Они обменялись еще несколькими едкими замечаниями. Силениек прислушивался к этому своеобразному спору и улыбался про себя: «Попробуй победить их!..»
— Ложись, Андрей! — услышал он тревожный крик Жубура. В следующую минуту в воздухе что-то заревело, совсем рядом раздался взрыв, и ужасный удар свалил наземь Силениека. Он почувствовал боль в верхней части живота. Она заполнила все тело, больше ничего не было, кроме этой боли, а потом все заслонила глубокая черная тьма. Взрывы продолжались. То ближе, то дальше в воздух взбрасывало комья мерзлой земли, и они снова градом падали на землю. Белое поле на глазах стало пестрым.
С большим запозданием немецкая артиллерия стала посылать с высот снаряд за снарядом, не подозревая, что бой уже перекинулся на запад от железнодорожной линии.
Когда Силениек очнулся, первое, что он почувствовал, была невыносимая тяжесть и слабость во всем теле: ему показалось, что на него навалилась каменная глыба и прижимает его к земле. Он дышал часто, неглубоко, и каждый вздох отзывался такой острой мучительной болью в груди и животе, что кружилась голова.
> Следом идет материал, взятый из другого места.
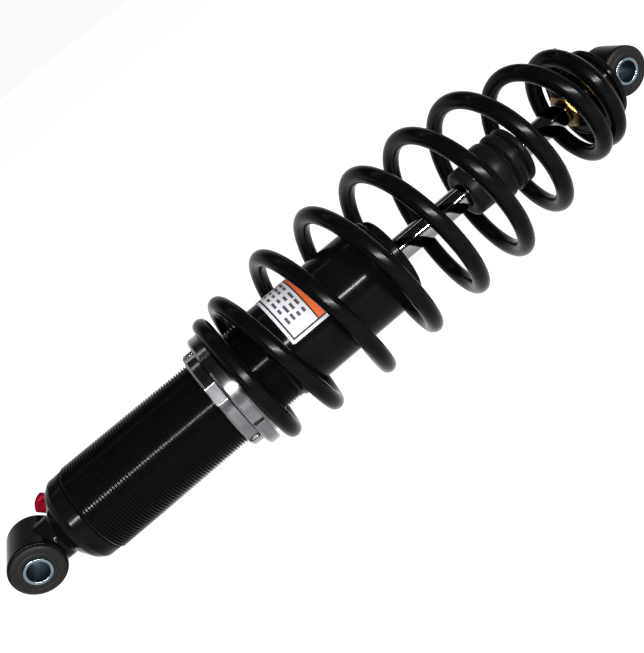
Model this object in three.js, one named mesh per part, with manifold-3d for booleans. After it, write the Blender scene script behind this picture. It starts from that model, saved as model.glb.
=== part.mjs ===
// Coil-over rear shock. Millimetres. +X runs along the shock from the body eye to the rod eye,
// Y is the axis of the two eye bolts, +Z is up. The origin is the centre of the body eye.
import * as THREE from 'three';
import { mergeVertices } from 'three/addons/utils/BufferGeometryUtils.js';
import Module from 'manifold-3d';

const wasm = await Module();
wasm.setup();

// ---------------------------------------------------------------- driving dimensions
const EYE_TO_EYE = 364.3;      // centre to centre, fully extended
const FIT = 0.3;               // clearance between pieces that touch
const ROD_R = 6.35;            // 12.7 mm chromed rod
const BORE_R = 19.0;           // damper bore
const THREAD_R = 23.25;        // major radius of the body thread
const TUBE_R = 24.4;           // plain part of the damper tube
const TUBE_X0 = 32.0;          // thread starts at the end cap
const THREAD_X1 = 141.5;       // thread ends
const TUBE_X1 = 213.4;         // mouth of the tube
const HEAD_X1 = 218.0;         // outer face of the seal head cap
const NUT_X0 = 330.6;          // jam nut on the rod

// eyes: [centre x, eye radius, half width of the eye, of the rubber, of the sleeve]
const LOWER_EYE = { x: 0, r: 13.3, body: 13.2, rubber: 14.6, sleeve: 15.4 };
const UPPER_EYE = { x: EYE_TO_EYE, r: 12.4, body: 9.2, rubber: 10.6, sleeve: 11.4 };
const EYE_BORE_R = 10.3;
const LIP_R = 12.2;            // rubber lip on each side of an eye
const SLEEVE_R = 6.6;
const BOLT_R = 5.1;            // M10 bolt hole

// spring rings: inner radius clears the thread
const RING_BORE_R = THREAD_R + FIT;
const LOCK_RING = { x0: 108.0, x1: 113.9, r: 27.1, floor: 25.5, first: 147.6 };
const PRELOAD_RING = { x0: 114.5, x1: 120.3, r: 31.6, floor: 29.4, first: 123.1 };
const NOTCH_WIDTH = 9.5;       // spanner notches, six on each ring
const SPRING_HUB = { x1: 123.6, r: 27.6 };

// coil spring: stations [winding angle deg, x], [x, radius of the wire centre]
const WIRE_R = 4.2;
const SPRING_START_DEG = 143.1;  // place of winding angle 0, from +Y towards +Z
const SPRING_FROM_DEG = 170;   // the winding starts here, ground to half its thickness
const SPRING_END_DEG = 3520;
const SPRING_X0 = 120.6;       // ground flat on the preload ring
const SPRING_X1 = 350.0;
const SPRING_RISE = [
  [0, 116.9], [90, 118.0], [180, 120.8], [281, 124.4], [371, 125.8], [461, 127.1], [551, 130.8],
  [641, 136.5], [1001, 166.0], [1361, 195.9], [1721, 225.8], [2081, 255.2], [2441, 284.0],
  [2801, 315.2], [2891, 325.8], [2981, 332.3], [3071, 335.0], [3161, 337.0], [3251, 339.2],
  [3341, 341.9], [3431, 344.9], [3521, 347.0]];
const SPRING_RADIUS = [
  [116, 32.15], [126, 32.3], [136.4, 35.2], [151, 36.2], [166, 38.6], [178, 39.6], [250, 40.0],
  [287, 38.9], [302, 33.5], [316, 32.2], [332, 26.8], [338, 26.6], [342, 25.2], [350, 23.2]];
const SPRING_LEAN = 1.15;      // open coils: nearer the rod eye on the -Y side by this much
const OPEN_COILS = { from: 551, to: 2981, fade: 360 };  // winding angles, deg
const SPRING_BOW = { size: 1.7, x0: 124, x1: 342, around: 64.6 };  // sideways bend of the coils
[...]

Постепенно глаза его различили в темноте маленький люк, через который в подвальное помещение проникал снаружи прохладный воздух и слабый сероватый свет. Помещение было тесное; на земляном полу, застланном плащ-палаткой, лежали под шинелями шесть человек. Двое стояли у примитивной лесенки и разговаривали.
— Скоро будет подвода, — сказала девушка, наверно санинструктор. — Но подполковника нельзя эвакуировать.
— Нельзя, — повторил мужчина. По голосу и по очертаниям фигуры Силениек узнал полкового врача Лукьянова. — Нет смысла мучить его. Больше часа едва ли проживет.
Лукьянов обернулся в сторону Силениека и встретил взгляд необычайно блестящих глаз раненого.
— Вы проснулись, — удивленно заговорил врач и подошел к Силениеку. — Это хороший признак. В вашем положении…
— Где я? Как там? — шептал Силениек. Ему казалось странным, что голос его совсем не звучит. — Шоссе… занято?
Лукьянов оглянулся на санинструктора, точно звал ее на помощь.
— Наши продвигаются, товарищ подполковник, — ответила девушка. — Немцы отходят к высотам. Эту деревню, где мы сейчас, тоже нынешней ночью освободили.
— Хорошо… Победа… наши идут вперед. Взяли… мои документы?